In 1286 a large storm swept much of the town into the sea and the River Dunwich was partly silted up. Residents fought to save the harbour but this too was destroyed by an equally fierce storm in 1328, which also swept away the entire village of Newton, a few miles up the coast. Another large storm in 1347 swept some 400 houses into the sea. A quarter of the city had been lost and the remainder of Dunwich was lost to the sea over a period of two to three hundred years through a form of coastal erosion known as long-shore drift. Buildings that sit on the present day cliffs were once a mile inland. In 1754 the antiquarian Thomas Gardner published a highly influential history of Dunwich (and two other towns, Blythburgh and Southwold) with images of some of the lost churches, but some of his claims have been disputed by later historians.

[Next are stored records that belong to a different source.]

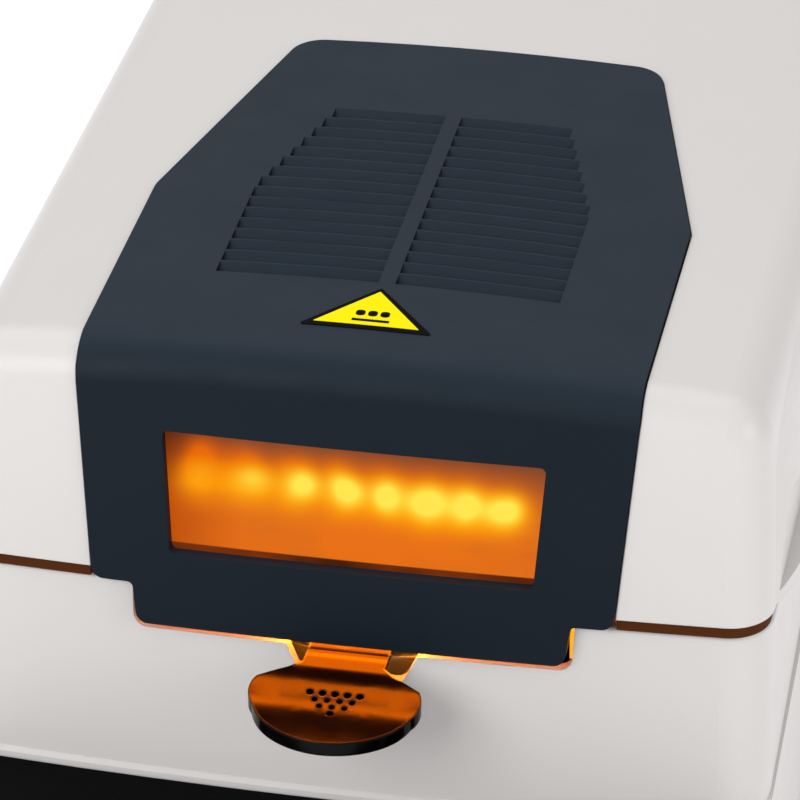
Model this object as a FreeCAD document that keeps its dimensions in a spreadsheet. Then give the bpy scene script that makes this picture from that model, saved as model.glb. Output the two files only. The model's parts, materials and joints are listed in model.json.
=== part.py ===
import FreeCAD, Part
import math
import os

import Sketcher
from FreeCAD import Placement, Rotation, Vector

# Heated drying balance: white base and hinged heating lid, dark vented cover with a window,
# tubular heaters, weighing pan with a lift-out holder, black console in front.
# Millimetres, +Z up, front towards -Y. Pieces are drawn about the front part of the lid, and are
# carried back at the end so that the origin is at the bottom centre of the whole instrument.

os.makedirs("parts", exist_ok=True)
doc = FreeCAD.newDocument("heated_drying_balance")
sheet = doc.addObject("Spreadsheet::Sheet", "Dims")

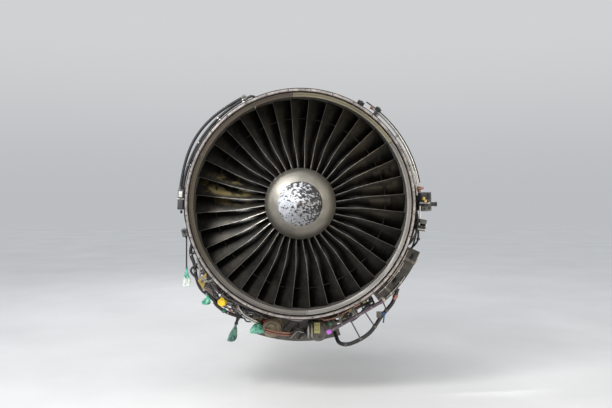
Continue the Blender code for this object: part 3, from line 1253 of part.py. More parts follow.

Most of the original buildings have disappeared, including all eight churches and Dunwich is now a small coastal "village", though retaining its status as a town. However, the remains of a Franciscan priory (Greyfriars) and a building constructed as a hospice for lepers can still be seen. A popular local legend says that, at certain tides, church bells can still be heard from beneath the waves.

By the mid-19th century, the population had dwindled to 237 inhabitants and Dunwich was described as a "decayed and disfranchised borough".  A new church, St James, was built in 1832, after the last of the old churches, All Saints, which had been without a rector since 1755, was abandoned. It fell into the sea between 1904 and 1919, with the last major portion of the tower succumbing on 12 November 1919. In 1971 the historian Stuart Bacon located the remains of All Saints' Church a few yards out to sea during a diving exhibition. Two years later in 1973 he also discovered the ruins of St Peter's Church which was lost to the sea during the 18th century. Most recently, he has located what may be the remains of shipbuilding industry on the site.

As a legacy of its previous significance it retained the right to send two members to Parliament until the Reform Act 1832, making it an example of a rotten borough.